Tika's height was last, and Boost ran near the end of her height, and I was delighted to see that, among the 30 22" dogs, it required only a 4-7-7-7 in the opening to WIN the class, so my 5-7-7-7 should get both dogs Super-Qs and wins if we could pull it off. Two of the 16" dogs actually got 7-7-7-7 and through the whole course, but that was Wave and Luka, the world-team members, and OK I don't expect most people can equal them.
Boost held her start-line stay (huzzah, the punishment worked!) and came through the jumps beautifully to the #5 tunnel. We then had to dart halfway across the field over another couple of jumps, which was too far for me to gt there, so we did some of the refusal-dance thing, but she did the first 7-point serpentine, knocked one bar on the 2nd serpentine, did the 3rd serpentine, and got all the way through the closing from 2 to 7, despite a couple more refusal-dance empisodes, she's so fast she made up for it!-- except that we ran out of time one jump from the end. Still, to get through the whole thing with only one bar and no incorrect obstacles and get so close to completion made me pretty happy.

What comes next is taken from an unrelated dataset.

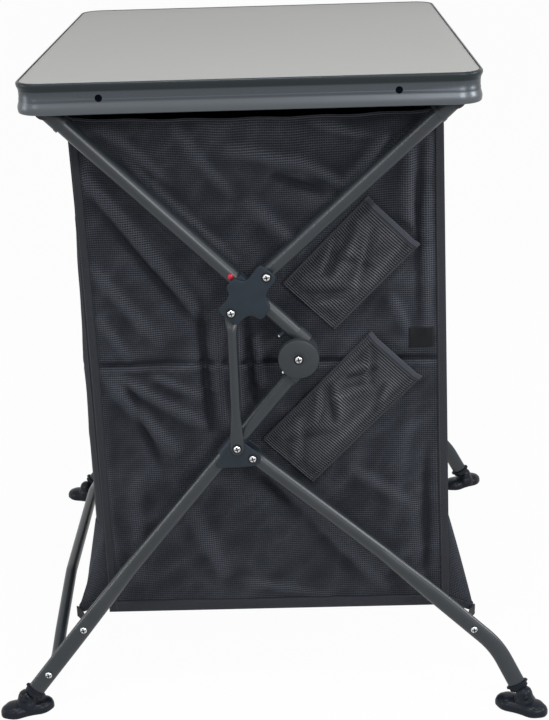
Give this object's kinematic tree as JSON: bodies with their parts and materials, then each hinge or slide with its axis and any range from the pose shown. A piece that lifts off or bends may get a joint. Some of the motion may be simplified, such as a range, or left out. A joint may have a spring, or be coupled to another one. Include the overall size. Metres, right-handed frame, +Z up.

Tika had a couple of iffy moments where, once again, I wasn't really giving her info quickly enough, but she was happy and fast and, as she was in the air over the last jump for the last seven points, I heard the judge call "sev--" and the whistle blew. So we did get the points, but you couldn't cut it much closer than that! So we had the same points as the top dogs among the 30 in the 22" class--but one dog in our height managed 7-7-7-7 in the opening and got all the way through, so we ended in 2nd place. Still a super-Q, for bragging rights.
Pairs Relay-- Tika ran nicely with a really fast "baby-dog" (with many of the same issues that Boost has), and despite them having some trouble with the weaves, we were together fast enough to Q. Boost and her teammate both pretty much crashed and burned.
So that was our day--up to the alarm at 3:50 a.m., pick up a friend and her dogs at 4:30, arrive in Santa Rosa about 6:30, leave Santa Rosa about 6:00 p.m., stop briefly for dinner, drop off friend about 8:30, home around 9. LOONNNNNNG day!